The best way to enter these crafts is through an apprenticeship program. It is also possible to start as a helper for a local contractor. The Yellow Pages and newspaper classified ads are good sources of job opportunities.

Advancement Possibilities and Employment Outlook

Fully qualified painters and paperhangers are already at the top of their craft. However, experienced painters and paperhangers can become supervisors. They can also become job estimators or superintendents. Many painters and paper-hangers open their own businesses as painters or decorating contractors.

About 486,000 people are employed as painters and paperhangers in the United States. The number of painters is expected to increase about as fast as the average for all jobs through the year 2014. The number of paperhangers is expected to grow at a slower pace. Employment in the industry varies with the general economy, the level of new building construction, the need for maintenance, and color trends. Despite advances in technology in many parts of the construction industry, most painting and paperhanging must be done by hand, so there will always be a need for these workers. Many openings will result from the departure of workers who retire or leave the field.

Working Conditions

Painters and paperhangers usually work forty hours a week, although many work part time. They earn higher wages for overtime work. Paperhangers work indoors, so the weather has little effect on their work; painters, however, work both indoors and outdoors, so some of their work time may be lost to bad weather.
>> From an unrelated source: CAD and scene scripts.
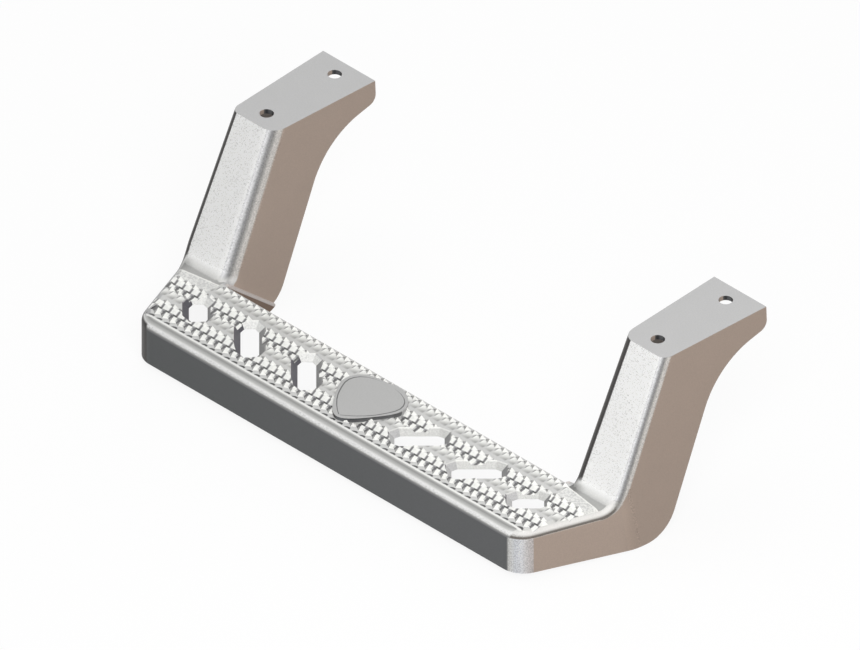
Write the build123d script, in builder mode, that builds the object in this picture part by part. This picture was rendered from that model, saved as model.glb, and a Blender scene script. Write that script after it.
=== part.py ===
# Underbody access step, a one piece hollow aluminium casting with two leaning legs.
# Frame: origin at the centre of the four mounting holes, on the upper face of the two pads.
# X runs along the step, Y points back under the vehicle, Z points up. Lengths in millimetres.
from build123d import *
import math
import os

os.makedirs("parts", exist_ok=True)

# Mounting pads
HOLE_DIA = 11.0
HOLE_SPACING_X = 414.0
HOLE_SPACING_Y = 72.0
PAD_REAR_Y = 51.4
PAD_FRONT_Y = -51.5
PAD_REAR_WIDTH = 55.1
PAD_FRONT_WIDTH = 45.1
PAD_THICKNESS = 4.0
PAD_LIP_DROP = 17.6

# Legs, seen from the side, and the draft by which they widen downwards
LEG_LEAN_DEG = 25.3
LEG_REAR_LEAN_DEG = 24.5
LEG_DRAFT_DEG = 2.66
LEG_KNEE_Y = 1.0
LEG_KNEE_Z = -29.9
LEG_LIP_RADIUS = 8.0
LEG_KNEE_RADIUS = 70.0
LEG_HEEL_RADIUS = 30.0
LEG_TOE_RADIUS = 13.5
LEG_CORNER_RADIUS = 12.0
LEG_WALL = 5.5

# Raised lower part of the inner wall of a leg, with a rounded ledge sloping down to the heel
LEDGE_Y = -102.6
LEDGE_SLOPE_DEG = 40.2
LEDGE_RAISE = 3.0
LEDGE_ROUND = 2.0

# Tread platform
TREAD_DEPTH = 110.35
TREAD_PLATE = 5.0
TREAD_REAR_Y = -106.0
FRONT_Y = -179.75
FRONT_BOTTOM_Z = -148.4
BOTTOM_SLOPE_DEG = 2.8
RIM_RADIUS = 8.0
PLATFORM_WALL = 5.5

# Flared ends: they start at a bend in the outer face of the legs and draw in towards the front
BEND_Y = -93.5
END_INSET = 31.2
END_BEND_RADIUS = 38.0
END_CORNER_RADIUS = 20.0

# Rows of pointed teeth along the tread, each tooth upright behind and ridged in front
TOOTH_PITCH = 7.963
TOOTH_HEIGHT = 2.3
TOOTH_RUN = 2.2
ROW_PITCH = 14.35
FIRST_ROW_Y = -165.7
ROW_SHIFTS = (6.04, 2.29, 0.7, 3.64, 6.1)
ROW_KINDS = ("plain", "trough", "plain", "trough", "plain")
TOOTH_END_MARGIN = 5.3
TOOTH_REAR_LIMIT_X = 185.5

# Notched troughs in front of some rows
TROUGH_DEPTH = 2.8
NOTCH_START = 2.3
NOTCH_SIDE = 0.9
NOTCH_FOOT_SIDE = 2.65
NOTCH_FOOT = 8.65
SPUR_START = 3.7
SPUR_FOOT = 8.4
SPUR_FOOT_SIDE = 0.05

# Six angled openings in the tread, three to each side, sized at the tooth tips
SLOT_WIDTH = 28.6
SLOT_END_WIDTH = 16.4
SLOT_LENGTH_LONG = 52.2
SLOT_LENGTH_SHORT = 38.6
SLOT_X_INNER = 59.6
SLOT_X_MIDDLE = 120.0
SLOT_X_OUTER = 174.6
SLOT_Y = -140.8
SLOT_CHAMFER_RUN = 9.75
SLOT_TURN_DEG = 45.0
SLOT_TAPER_DEG = 45.0

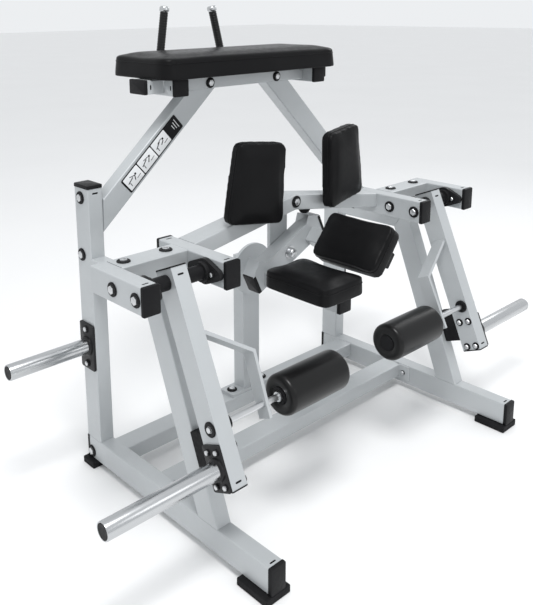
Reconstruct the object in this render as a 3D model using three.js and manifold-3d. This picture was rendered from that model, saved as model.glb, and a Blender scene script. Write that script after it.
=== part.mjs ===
// Plate-loaded kneeling leg machine: a welded tube frame, a chest pad with two handles,
// two thigh pads, a knee cradle that tips to either side, and two swinging levers, each with
// a weight horn and an ankle roller.
// Millimetres, +Z up, +X to the machine's right, -Y to its front, floor at z = 0.
import * as THREE from 'three';
import { mergeVertices } from 'three/addons/utils/BufferGeometryUtils.js';
import Module from 'manifold-3d';

const wasm = await Module();
wasm.setup();

const GAP = 0.3;                      // air between pieces that touch
const TUBE = { wide: 50, deep: 75 };  // the frame's one tube section
const HORN_RADIUS = 24;
const PLATE = 7;                      // flat plates that carry the horns

// Side frames: inner and outer face of the rails, uprights and bent legs.
const SIDE = { inner: 543, outer: 543 + TUBE.wide };
const RAIL = { front: -758, rear: 75, bottom: 22, top: 22 + TUBE.deep };
const FOOT = { inner: 526, outer: 610, front: -760, length: 110, rearFront: 22, rearLength: 60 };
const UPRIGHT_TOP = 926;
const SIDE_BEAM = { bottom: 629, top: 704 };
const LEG = { elbowY: -318, elbowInnerY: -267, footFrontY: -558, footRearY: -477, bend: 60 };

// Floor members between the rails, and the post on the rear one.
const REAR_MEMBER = { front: -79, rear: -4, bottom: 44, top: 94 };
const FRONT_MEMBER = { front: -320, rear: -245, bottom: 43, top: 93 };
const POST = { half: 38, front: -67, rear: -17, top: 595, flangeHalf: 98, flange: 10 };

// Forks that hold the levers, on top of the side beams.
const FORK = { bottom: SIDE_BEAM.top + GAP, height: TUBE.deep, front: -468 };
const OUTER_BEAM = { inner: 686, outer: 736, rear: -232 };
const INNER_BEAM = { inner: 420, outer: 470, rear: -165 };
const FORK_CROSS = { front: -307, rear: -232 };
const MID_BEAM = { front: -277, rear: -200, endTop: 779, middleTop: 848, height: 50 };

// Levers, in a frame whose origin is the pivot and whose -Z runs down the lever.
const PIVOT = { y: -391, z: 741.5 };
const LEVER_LEAN = THREE.MathUtils.degToRad(23.42);
const LEVER = { inner: 558, outer: 608, half: 35, above: 36, below: 544 };
const SHAFT_RADIUS = 17.5;
const BEARING = { flange: 14, boss: 12, bore: 17.6, reach: 51, end: 16, middle: 36, bossRadius: 28 };
const WEIGHT_HORN = { down: 484, forward: 4, end: 954, plateTop: 422 };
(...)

Painters and paperhangers often work in crews or with helpers, so they must be able to work well with other people.

Painters and paperhangers often come into contact with fumes from paint, adhesives, and other materials used in their trade. Sometimes they must wear protective gear to remove hazardous materials, such as lead paint, from surfaces. They must be physically strong, because their work calls for their arms to be raised overhead for extended periods of time. The job often requires them to work on ladders and scaffolds, including "swing stages," which hang on ropes or cables from the roofs of buildings.

Earnings and Benefits

Earnings vary widely, depending on geography. The median wage for painters in 2004 was $14.55 per hour. The median wage for paperhangers was $15.73 per hour. There are many more painters than paperhangers. Nearly half of all workers in these trades are self-employed. Some of them belong to labor unions.

Where to Go for More Information

International Brotherhood of Painters and Allied Trades
1750 New York Ave. NW
Washington, DC 20006
(202) 637-0700
http://www.iupat.org

National Association of Women in Construction
327 S. Adams St.
Fort Worth, TX 76104-1002
(800) 552-3506
http://www.nawic.org

United States Department of Labor
Office of Apprenticeship Training, Employer and Labor Services
200 Constitution Ave. NW
Washington, DC 20210
(202) 693-3813
http://www.doleta.gov/atels_bat/bat.cfm

Apprentices begin at forty to fifty percent of the qualified craft worker's wage and receive periodic increases as they progress through their training. Union members generally receive paid holidays, life insurance, and hospitalization and pension plans. The number of vacation days they receive depends on the number of days they work each year. Other benefits are negotiated separately for each union contract.